As an apprentice, I made a shit-ton of mistakes. I cut trim short, messed up miter joints, dropped plaster ceiling medallions and, my most proud moment, walked on a hardwood floor just after it was polyurethaned. Even though the foreman told me, “Everyone makes mistakes,” I felt like I did everything wrong.


One day on the job site was particularly memorable. It was the moment I learned an important life lesson. I was installing mahogany door trim and I accidentally took out a chunk of the wood trim. I was so angry, and the cursing floodgates opened wide, “[Bleep], this [bleeping] trim. I [bleeping] hate this shit. I [bleeped] it up again. What the[bleep]!” (That is the short version.)


When my f*ck tantrum died down, the foreman approached me and asked, “What’s wrong?” Pissed off, I said, “I SCREWED up again.” The foreman responded by giving me the most valuable advice I ever received, “It ain’t messed up unless it can’t be fixed, and everything can be fixed.” He calmly proceeded to show me how to fix it and reassured me that I would be a great carpenter.
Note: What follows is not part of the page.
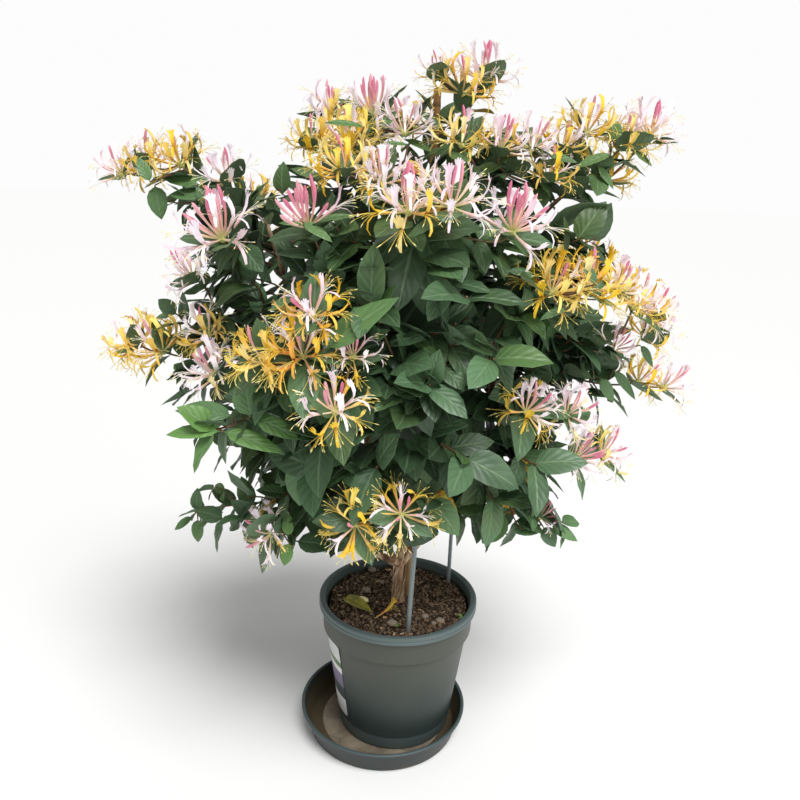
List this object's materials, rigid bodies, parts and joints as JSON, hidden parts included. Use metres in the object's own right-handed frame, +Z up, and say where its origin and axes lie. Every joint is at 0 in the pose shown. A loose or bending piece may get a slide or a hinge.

That profound little philosophy still pops up in my mind when I make mistakes, “It ain’t messed up unless it can’t be fixed, and everything can be fixed.” To be truthful, I still become a little frustrated and a tad mad when I drop my cell phone down the stairs, forget my wallet after driving several miles away from home, or back into my mother-in-law’s parked car. I may even say a “bleep” or two, but I bounce back quicker when I remind myself of this philosophy.


The saying is a significant lesson for all of us and can be applied to anything. If you make a mistake, something breaks, or things don’t turn out according to plan, remind yourself, “It ain’t messed up unless it can’t be fixed and everything can be fixed, redone, replaced, attempted again, started a different way, or figured out.”